Black workers get $21.4M Kodak settlement
Eastman Kodak Co. has agreed to pay $21.4 million to settle legal action brought by black workers who claim the photography products maker paid and promoted them less than their white co-workers.
CAROLYN THOMPSON, Associated Press Writer
BUFFALO, New York (AP) — Eastman Kodak Co. has agreed to pay $21.4 million to settle legal action brought by black workers who claim the photography products maker paid and promoted them less than their white co-workers.
The deal was given preliminary approval by a federal judge last month, according to court documents. It would have the Rochester-based company, while admitting no wrongdoing, pay amounts ranging from $1,000 to $75,000 to 3,021 past and current workers.
The proposed settlement would end both a 2004 class-action lawsuit brought by a group called Employees Committed for Justice and a similar suit filed by other black workers in 2007.
Kodak spokesman Christopher Veronda said the company and plaintiffs had agreed not to publicly discuss the proposed settlement. He provided a written statement that said all sides “believe that this settlement represents a resolution of mutual interest.”
“The parties took into account the risk of further litigation, including the potential for significant delay as well as the potential for further lengthy and expensive legal proceedings,” the statement said.
As part of the deal, Kodak promised to enhance its diversity training for supervisors and said it would hire an industrial psychologist and labor statistician to review its pay and promotion policies and recommend improvements.
A final approval hearing is scheduled for Sept. 15 in federal court in Rochester.
The settlement comes a decade after Kodak paid $10 million in back wages and granted $3 million in annual raises to correct disparities in pay and promotions for black and female workers in some departments dating to 1996.
Plaintiffs in the 2004 lawsuit charged that the 1999 program did nothing to correct Kodak’s discriminatory practices and accused the company of maintaining “a work environment that is hostile to its African American employees.”

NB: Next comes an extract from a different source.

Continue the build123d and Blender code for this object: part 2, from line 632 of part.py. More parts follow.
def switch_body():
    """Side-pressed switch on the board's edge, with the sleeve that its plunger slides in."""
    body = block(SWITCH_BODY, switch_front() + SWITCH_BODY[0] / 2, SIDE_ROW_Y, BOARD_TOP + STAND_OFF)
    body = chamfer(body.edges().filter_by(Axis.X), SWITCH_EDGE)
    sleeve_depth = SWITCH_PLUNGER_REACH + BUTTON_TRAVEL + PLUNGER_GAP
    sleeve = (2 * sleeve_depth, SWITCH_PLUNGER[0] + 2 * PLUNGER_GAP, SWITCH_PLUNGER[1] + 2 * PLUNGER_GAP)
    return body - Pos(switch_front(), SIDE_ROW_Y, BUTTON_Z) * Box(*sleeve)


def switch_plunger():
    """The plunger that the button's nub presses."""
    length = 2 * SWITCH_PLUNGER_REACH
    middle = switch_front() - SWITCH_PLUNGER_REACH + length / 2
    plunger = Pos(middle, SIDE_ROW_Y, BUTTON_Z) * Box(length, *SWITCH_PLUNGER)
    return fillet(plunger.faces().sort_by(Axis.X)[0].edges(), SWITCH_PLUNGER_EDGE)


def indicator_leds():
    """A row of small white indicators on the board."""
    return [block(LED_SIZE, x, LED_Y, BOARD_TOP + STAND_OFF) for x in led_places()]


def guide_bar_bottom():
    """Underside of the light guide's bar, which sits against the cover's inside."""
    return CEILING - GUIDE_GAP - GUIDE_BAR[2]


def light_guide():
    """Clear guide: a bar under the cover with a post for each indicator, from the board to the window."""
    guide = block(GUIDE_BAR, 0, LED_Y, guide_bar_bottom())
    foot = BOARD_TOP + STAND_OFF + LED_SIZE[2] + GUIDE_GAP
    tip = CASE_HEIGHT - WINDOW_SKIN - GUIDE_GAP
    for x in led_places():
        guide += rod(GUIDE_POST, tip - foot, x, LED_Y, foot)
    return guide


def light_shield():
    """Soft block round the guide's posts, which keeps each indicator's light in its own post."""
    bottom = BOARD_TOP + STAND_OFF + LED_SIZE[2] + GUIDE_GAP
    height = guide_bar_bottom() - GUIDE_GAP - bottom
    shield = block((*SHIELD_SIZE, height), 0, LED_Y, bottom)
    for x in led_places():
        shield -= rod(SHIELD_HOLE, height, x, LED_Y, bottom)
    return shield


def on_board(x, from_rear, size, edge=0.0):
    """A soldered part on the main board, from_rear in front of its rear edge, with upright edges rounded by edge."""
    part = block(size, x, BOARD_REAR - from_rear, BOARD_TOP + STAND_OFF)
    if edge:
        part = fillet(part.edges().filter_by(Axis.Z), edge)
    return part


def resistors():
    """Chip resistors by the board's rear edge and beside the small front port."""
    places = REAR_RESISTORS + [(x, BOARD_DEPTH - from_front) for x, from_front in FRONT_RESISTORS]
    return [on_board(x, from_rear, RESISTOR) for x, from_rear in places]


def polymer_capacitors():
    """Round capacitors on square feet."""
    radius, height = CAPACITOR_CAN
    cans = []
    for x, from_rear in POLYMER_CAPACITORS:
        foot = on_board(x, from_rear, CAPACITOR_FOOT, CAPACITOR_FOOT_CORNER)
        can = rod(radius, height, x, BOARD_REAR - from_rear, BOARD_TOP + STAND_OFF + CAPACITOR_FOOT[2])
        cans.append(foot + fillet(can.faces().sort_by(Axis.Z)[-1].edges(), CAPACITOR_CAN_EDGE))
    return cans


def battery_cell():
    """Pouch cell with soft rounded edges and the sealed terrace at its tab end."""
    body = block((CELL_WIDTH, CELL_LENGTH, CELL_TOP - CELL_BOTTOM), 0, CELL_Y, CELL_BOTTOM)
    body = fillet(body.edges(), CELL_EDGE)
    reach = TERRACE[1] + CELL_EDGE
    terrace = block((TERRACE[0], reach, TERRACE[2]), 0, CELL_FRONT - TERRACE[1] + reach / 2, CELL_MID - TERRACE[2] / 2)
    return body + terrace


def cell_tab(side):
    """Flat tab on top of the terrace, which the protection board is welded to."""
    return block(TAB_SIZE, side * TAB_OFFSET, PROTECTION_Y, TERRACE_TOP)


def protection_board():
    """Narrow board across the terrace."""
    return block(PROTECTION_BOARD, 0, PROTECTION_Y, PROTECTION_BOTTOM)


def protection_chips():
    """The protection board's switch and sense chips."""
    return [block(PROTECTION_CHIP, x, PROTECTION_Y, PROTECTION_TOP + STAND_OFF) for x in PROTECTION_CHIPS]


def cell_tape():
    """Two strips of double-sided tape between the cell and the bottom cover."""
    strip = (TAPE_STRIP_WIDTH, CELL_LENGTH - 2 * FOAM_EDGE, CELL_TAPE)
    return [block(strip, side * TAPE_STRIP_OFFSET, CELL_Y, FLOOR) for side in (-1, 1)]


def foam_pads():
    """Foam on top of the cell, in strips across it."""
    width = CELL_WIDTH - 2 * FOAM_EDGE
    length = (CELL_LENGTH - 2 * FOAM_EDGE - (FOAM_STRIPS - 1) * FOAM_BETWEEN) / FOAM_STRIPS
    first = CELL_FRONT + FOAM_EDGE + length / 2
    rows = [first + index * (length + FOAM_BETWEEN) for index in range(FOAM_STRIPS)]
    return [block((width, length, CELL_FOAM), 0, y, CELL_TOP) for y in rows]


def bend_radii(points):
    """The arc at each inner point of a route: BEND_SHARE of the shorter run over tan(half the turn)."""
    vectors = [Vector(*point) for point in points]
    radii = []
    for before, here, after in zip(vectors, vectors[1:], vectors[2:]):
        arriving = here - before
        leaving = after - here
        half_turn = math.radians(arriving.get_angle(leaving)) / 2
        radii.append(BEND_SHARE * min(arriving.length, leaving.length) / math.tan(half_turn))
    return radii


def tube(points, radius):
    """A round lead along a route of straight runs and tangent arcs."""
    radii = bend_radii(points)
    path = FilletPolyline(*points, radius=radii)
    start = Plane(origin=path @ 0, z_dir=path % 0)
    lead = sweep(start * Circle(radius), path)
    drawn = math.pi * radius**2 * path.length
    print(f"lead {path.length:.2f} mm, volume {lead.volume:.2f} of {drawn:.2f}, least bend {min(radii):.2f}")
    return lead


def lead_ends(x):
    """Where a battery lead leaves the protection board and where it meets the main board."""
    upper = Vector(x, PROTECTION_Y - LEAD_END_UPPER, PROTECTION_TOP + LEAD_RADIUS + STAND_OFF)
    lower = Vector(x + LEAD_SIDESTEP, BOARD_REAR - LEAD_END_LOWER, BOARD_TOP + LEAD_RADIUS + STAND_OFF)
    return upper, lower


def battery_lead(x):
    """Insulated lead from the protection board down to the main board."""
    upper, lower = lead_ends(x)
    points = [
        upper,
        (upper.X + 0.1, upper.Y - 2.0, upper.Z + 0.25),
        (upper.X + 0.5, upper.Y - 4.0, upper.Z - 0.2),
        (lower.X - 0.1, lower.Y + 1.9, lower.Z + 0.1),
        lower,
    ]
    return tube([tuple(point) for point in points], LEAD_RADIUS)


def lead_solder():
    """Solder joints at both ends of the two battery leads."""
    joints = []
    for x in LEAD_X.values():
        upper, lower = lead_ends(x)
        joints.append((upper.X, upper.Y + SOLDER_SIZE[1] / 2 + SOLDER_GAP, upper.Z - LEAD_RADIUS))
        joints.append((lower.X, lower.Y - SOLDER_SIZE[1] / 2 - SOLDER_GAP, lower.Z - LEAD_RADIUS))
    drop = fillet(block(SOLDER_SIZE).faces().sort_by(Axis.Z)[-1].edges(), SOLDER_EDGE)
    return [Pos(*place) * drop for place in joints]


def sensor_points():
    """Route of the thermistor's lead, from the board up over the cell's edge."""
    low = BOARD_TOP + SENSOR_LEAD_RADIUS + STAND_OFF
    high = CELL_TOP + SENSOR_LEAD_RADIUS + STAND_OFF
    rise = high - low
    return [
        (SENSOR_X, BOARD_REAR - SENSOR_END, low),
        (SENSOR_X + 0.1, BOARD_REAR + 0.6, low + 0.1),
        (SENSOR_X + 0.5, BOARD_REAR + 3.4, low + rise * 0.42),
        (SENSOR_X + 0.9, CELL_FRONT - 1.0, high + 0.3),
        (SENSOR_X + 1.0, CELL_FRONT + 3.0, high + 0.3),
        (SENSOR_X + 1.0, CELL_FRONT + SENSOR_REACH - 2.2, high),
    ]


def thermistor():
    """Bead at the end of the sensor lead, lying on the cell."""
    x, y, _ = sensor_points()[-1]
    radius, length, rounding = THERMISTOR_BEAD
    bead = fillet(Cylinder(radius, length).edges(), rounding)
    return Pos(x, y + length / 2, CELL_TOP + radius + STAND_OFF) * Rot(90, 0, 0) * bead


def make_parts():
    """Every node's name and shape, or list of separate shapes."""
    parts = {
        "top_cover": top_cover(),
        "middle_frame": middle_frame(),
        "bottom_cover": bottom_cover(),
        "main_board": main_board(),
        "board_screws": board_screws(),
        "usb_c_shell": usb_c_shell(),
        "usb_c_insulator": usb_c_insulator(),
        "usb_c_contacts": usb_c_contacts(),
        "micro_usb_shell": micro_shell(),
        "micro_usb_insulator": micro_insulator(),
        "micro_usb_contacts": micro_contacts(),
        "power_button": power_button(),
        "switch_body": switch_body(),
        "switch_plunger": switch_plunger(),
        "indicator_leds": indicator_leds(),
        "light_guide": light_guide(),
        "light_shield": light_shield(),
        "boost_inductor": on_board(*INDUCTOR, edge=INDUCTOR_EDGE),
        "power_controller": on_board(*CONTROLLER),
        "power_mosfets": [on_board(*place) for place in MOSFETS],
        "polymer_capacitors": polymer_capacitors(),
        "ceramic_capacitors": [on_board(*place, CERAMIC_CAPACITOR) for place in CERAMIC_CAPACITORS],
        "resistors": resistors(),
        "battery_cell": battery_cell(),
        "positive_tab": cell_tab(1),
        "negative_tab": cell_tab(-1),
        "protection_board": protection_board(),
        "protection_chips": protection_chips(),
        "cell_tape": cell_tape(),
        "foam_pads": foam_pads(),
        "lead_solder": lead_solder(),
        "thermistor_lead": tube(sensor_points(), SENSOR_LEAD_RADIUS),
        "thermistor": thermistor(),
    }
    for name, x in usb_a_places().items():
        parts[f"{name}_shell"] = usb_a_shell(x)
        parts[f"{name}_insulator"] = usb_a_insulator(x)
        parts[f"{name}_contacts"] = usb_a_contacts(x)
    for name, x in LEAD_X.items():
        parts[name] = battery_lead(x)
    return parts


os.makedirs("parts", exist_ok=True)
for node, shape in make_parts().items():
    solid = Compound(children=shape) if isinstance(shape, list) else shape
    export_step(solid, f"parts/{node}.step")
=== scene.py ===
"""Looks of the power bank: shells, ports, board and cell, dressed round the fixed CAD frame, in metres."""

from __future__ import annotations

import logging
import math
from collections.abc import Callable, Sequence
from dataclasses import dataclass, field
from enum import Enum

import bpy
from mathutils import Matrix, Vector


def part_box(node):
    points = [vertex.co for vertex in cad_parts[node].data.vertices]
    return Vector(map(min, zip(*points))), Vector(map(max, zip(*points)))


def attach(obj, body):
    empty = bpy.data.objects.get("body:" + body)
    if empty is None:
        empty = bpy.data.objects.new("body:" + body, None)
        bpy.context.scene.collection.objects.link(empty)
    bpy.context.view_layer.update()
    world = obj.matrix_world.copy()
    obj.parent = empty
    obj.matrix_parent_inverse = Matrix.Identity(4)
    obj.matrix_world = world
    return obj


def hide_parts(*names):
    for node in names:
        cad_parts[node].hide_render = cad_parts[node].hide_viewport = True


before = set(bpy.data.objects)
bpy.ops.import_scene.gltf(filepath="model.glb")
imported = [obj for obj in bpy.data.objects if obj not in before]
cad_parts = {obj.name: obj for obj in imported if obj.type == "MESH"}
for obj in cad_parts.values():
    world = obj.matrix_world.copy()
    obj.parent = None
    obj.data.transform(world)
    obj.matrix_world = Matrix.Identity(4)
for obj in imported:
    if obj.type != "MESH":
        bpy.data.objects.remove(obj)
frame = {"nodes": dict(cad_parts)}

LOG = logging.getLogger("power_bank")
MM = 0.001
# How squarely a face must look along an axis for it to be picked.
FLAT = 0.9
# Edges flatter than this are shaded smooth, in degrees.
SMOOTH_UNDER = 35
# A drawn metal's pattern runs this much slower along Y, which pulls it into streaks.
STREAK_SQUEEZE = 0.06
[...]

Plaintiffs said that in addition to being passed over for promotions, they were subject to racist comments from co-workers and supervisors and graffiti on bathroom walls, lockers and delivery trucks.
One of the plaintiffs, reached Wednesday by phone, declined to comment on the settlement, saying she had signed a confidentiality agreement.
A call to the group’s lead attorney, Shanon Carson of the Philadelphia firm Berger & Montague, was not immediately returned.